### TASK GOAL:
The lines to be extracted run from the start of the listing through the line containing "# The crown's rosette and finial"; copy them exactly and nothing else.

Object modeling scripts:
++++

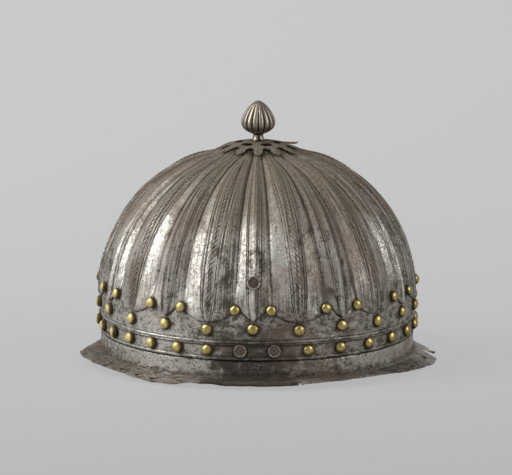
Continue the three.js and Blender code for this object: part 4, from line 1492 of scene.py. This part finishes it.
class HELMET_OT_plain_rivets(bpy.types.Operator):
    """The rivets without caps, and the plug in the front flute"""

    bl_idname = "helmet.plain_rivets"
    bl_label = "Plain Rivets and Plug"

    def execute(self, context):
        rivets, skull = settings().rivets, settings().skull
        for index, azimuth in enumerate(band_azimuths()[:BARE_COUNT]):
            number = f"{index + 1:02d}"
            add_plain_head(
                f"plain_head_{number}", azimuth, BAND_HEIGHT, rivets.plain_radius,
                BAND_CAP[1], BAND_STACK + BAND_REACH, 31 + index, [f"band_rivet_{number}"],
            )  # fmt: skip
        proud = skull.flute_proud + skull.ridge_height
        add_plain_head(
            "plug_head", FRONT_FLUTE_TURN, PLUG_HEIGHT, rivets.plug_radius,
            0.9 * proud, proud + skull.sheet + PLUG_REACH, 35, ["flute_plug"], PLUG_SKIRT,
        )  # fmt: skip
        return {"FINISHED"}


# The crown's rosette and finial

LEAF_COUNT = 12
LEAF_KNOTS = ((-1, 0.65), (-0.82, 0.66), (-0.6, 0.69), (-0.46, 0.735), (-0.53, 0.79),
              (-0.46, 0.85), (-0.34, 0.91), (-0.15, 0.965), (0, 1.01))  # fmt: skip
SLOT_COUNT = 6
FIRST_SLOT_TURN = 25 * DEGREE
SLOT_DISTANCE = 13 * MM
SLOT_HALF = (4.1 * MM, 3.2 * MM)
BENT_LEAF = 4
BENT_LIFT = 4.2 * MM
BENT_TURN = -9 * DEGREE
MOST_LEAF_LIFT = 1.3 * MM
MIDRIB_HEIGHT = 0.3 * MM
MIDRIB_WIDTH = 0.9 * MM
BOSS_HEIGHT = 0.35 * MM
BOSS_ENDS = (5.4 * MM, 7 * MM)
NET_PITCH = 1 * MM
SEAT_GAP = 0.35 * MM


def leaf_tip_height():
    """The height at which the leaves' tips rest on the beaten crown."""
    radius, level, _, _ = side_view(0.0, climb_at_radius(settings().crown.rosette_radius))
    skull = settings().skull
    relief = relief_fade(radius) * (skull.flute_proud + skull.ridge_height)
    return float(level + relief) + SEAT_GAP


def hub_top():
    """The top of the rosette in its middle: the leaves' tips, its rise and its sheet."""
    crown = settings().crown
    return leaf_tip_height() + crown.rosette_rise + crown.rosette_sheet


def rosette_loops():
    """The plate's outline and its holes as flat loops: leaves from knots on a half leaf, which the
    other half mirrors, a round bore, and oval slots between hub and leaves."""
    radius = settings().crown.rosette_radius
    half_turn = math.pi / LEAF_COUNT
    half_leaf = flowing(LEAF_KNOTS, np.linspace(0, 1, 19))
    mirrored = half_leaf[-2:0:-1] * (-1, 1)
    leaf = np.concatenate([half_leaf, mirrored])
    middles = even_azimuths(LEAF_COUNT)
    azimuth = (middles[:, None] + leaf[None, :, 0] * half_turn).ravel()
    reach = np.tile(leaf[:, 1], LEAF_COUNT) * radius
    outline = around(reach, azimuth, 0.0)[:, :2]
    bore = around(BORE_RADIUS, even_azimuths(24), 0.0)[:, :2]
    turn = even_azimuths(22)
    slots = []
    for azimuth in even_azimuths(SLOT_COUNT, FIRST_SLOT_TURN):
        bend = SLOT_HALF[0] * np.sin(turn) / SLOT_DISTANCE
        reach = SLOT_DISTANCE + SLOT_HALF[1] * np.cos(turn)
        slots.append(around(reach, azimuth + bend, 0.0)[:, :2])
    return outline, [bore] + slots


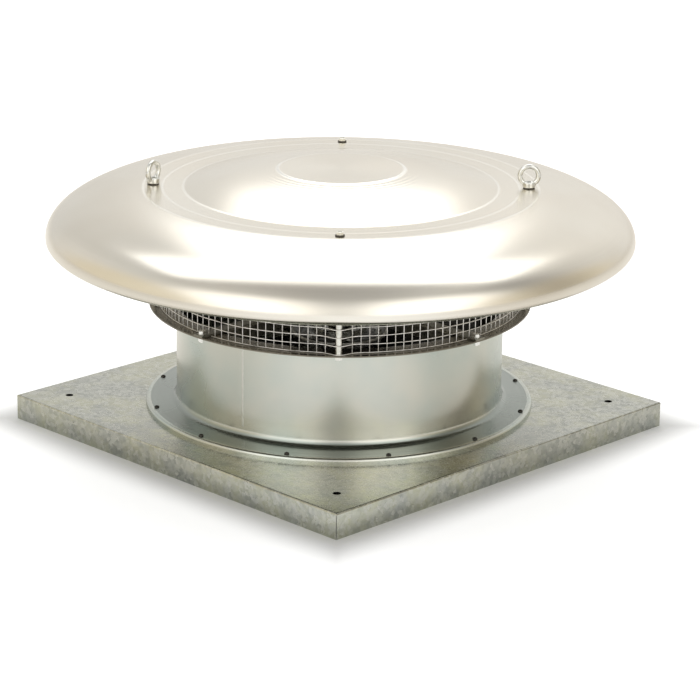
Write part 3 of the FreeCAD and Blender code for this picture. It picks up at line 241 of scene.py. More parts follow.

++++

### EXERCISE RESPONSE:
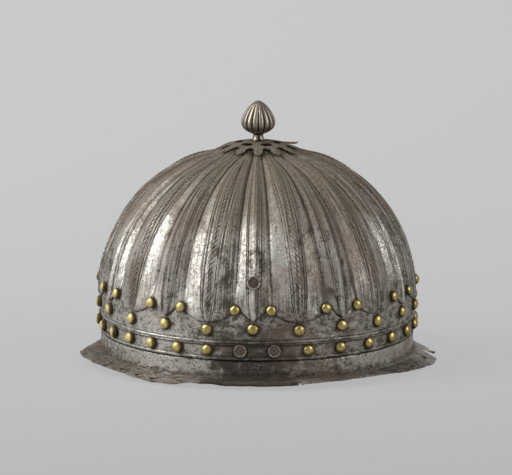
Continue the three.js and Blender code for this object: part 4, from line 1492 of scene.py. This part finishes it.
class HELMET_OT_plain_rivets(bpy.types.Operator):
    """The rivets without caps, and the plug in the front flute"""

    bl_idname = "helmet.plain_rivets"
    bl_label = "Plain Rivets and Plug"

    def execute(self, context):
        rivets, skull = settings().rivets, settings().skull
        for index, azimuth in enumerate(band_azimuths()[:BARE_COUNT]):
            number = f"{index + 1:02d}"
            add_plain_head(
                f"plain_head_{number}", azimuth, BAND_HEIGHT, rivets.plain_radius,
                BAND_CAP[1], BAND_STACK + BAND_REACH, 31 + index, [f"band_rivet_{number}"],
            )  # fmt: skip
        proud = skull.flute_proud + skull.ridge_height
        add_plain_head(
            "plug_head", FRONT_FLUTE_TURN, PLUG_HEIGHT, rivets.plug_radius,
            0.9 * proud, proud + skull.sheet + PLUG_REACH, 35, ["flute_plug"], PLUG_SKIRT,
        )  # fmt: skip
        return {"FINISHED"}


# The crown's rosette and finial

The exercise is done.